- What is needed
Copy only this: the line containing "Keep writing the", the line containing "return rings", and every line between them, exactly as written.

- Exercise input
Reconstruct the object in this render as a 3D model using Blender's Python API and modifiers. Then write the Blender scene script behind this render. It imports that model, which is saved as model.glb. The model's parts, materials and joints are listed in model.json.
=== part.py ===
==
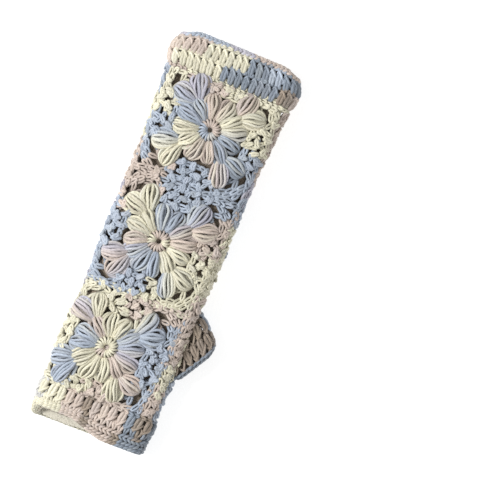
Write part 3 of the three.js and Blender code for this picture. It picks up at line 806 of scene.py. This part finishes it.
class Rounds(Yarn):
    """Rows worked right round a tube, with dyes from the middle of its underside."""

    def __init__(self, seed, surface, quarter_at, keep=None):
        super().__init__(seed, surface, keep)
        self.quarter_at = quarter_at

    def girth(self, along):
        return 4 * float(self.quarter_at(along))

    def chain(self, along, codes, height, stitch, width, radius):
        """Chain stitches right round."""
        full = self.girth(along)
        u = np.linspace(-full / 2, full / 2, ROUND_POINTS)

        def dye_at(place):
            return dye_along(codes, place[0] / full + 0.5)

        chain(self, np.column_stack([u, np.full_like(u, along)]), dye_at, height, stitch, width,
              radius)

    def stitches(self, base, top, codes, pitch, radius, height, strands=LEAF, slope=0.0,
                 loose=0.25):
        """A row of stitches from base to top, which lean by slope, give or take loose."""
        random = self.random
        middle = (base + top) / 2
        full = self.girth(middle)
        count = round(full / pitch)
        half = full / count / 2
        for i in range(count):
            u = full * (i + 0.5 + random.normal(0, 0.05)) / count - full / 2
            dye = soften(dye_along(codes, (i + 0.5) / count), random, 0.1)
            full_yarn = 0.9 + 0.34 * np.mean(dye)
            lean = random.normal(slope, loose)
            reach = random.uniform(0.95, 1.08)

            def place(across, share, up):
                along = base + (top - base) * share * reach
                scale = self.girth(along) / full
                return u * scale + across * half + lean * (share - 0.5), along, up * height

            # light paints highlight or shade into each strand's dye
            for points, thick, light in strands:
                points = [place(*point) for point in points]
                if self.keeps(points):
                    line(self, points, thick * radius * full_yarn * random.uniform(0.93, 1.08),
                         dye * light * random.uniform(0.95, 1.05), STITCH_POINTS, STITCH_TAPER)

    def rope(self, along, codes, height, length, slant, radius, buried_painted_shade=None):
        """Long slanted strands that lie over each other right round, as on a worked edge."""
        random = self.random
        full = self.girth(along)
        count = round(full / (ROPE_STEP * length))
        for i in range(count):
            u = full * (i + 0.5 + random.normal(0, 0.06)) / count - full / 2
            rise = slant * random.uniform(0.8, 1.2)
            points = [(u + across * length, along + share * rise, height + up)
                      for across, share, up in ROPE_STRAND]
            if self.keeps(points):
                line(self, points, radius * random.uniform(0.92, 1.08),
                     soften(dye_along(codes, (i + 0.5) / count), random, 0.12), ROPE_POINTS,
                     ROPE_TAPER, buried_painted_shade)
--
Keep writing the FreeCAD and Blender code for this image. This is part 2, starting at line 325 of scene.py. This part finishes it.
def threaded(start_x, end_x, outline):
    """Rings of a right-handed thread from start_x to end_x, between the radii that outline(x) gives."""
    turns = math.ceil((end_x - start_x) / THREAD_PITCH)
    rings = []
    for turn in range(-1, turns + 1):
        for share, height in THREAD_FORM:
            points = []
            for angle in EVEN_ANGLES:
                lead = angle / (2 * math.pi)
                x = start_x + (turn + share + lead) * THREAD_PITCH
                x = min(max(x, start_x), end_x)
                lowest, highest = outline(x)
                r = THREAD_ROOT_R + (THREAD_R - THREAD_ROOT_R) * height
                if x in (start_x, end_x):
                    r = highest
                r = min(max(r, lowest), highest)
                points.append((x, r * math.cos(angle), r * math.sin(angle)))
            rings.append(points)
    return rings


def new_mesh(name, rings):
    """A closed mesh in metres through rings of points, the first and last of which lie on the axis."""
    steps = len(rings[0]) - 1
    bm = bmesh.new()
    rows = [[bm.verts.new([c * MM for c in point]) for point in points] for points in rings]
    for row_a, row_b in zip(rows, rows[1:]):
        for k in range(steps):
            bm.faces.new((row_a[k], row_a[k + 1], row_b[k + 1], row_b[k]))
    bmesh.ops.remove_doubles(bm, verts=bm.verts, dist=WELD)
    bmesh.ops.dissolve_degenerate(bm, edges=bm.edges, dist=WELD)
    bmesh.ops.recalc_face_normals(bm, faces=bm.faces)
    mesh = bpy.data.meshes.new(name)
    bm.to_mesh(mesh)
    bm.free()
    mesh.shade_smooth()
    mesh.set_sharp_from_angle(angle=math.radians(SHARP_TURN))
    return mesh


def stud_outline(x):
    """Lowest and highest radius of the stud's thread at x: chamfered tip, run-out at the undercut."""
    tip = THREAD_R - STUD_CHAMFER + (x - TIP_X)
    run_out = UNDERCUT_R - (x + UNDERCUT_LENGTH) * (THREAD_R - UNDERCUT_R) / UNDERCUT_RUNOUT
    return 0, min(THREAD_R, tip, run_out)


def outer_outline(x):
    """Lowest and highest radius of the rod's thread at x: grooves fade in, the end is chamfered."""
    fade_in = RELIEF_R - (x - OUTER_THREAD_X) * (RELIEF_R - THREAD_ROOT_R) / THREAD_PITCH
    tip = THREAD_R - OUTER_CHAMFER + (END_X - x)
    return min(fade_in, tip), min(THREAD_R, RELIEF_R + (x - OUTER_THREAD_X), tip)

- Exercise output
Keep writing the FreeCAD and Blender code for this image. This is part 2, starting at line 325 of scene.py. This part finishes it.
def threaded(start_x, end_x, outline):
    """Rings of a right-handed thread from start_x to end_x, between the radii that outline(x) gives."""
    turns = math.ceil((end_x - start_x) / THREAD_PITCH)
    rings = []
    for turn in range(-1, turns + 1):
        for share, height in THREAD_FORM:
            points = []
            for angle in EVEN_ANGLES:
                lead = angle / (2 * math.pi)
                x = start_x + (turn + share + lead) * THREAD_PITCH
                x = min(max(x, start_x), end_x)
                lowest, highest = outline(x)
                r = THREAD_ROOT_R + (THREAD_R - THREAD_ROOT_R) * height
                if x in (start_x, end_x):
                    r = highest
                r = min(max(r, lowest), highest)
                points.append((x, r * math.cos(angle), r * math.sin(angle)))
            rings.append(points)
    return rings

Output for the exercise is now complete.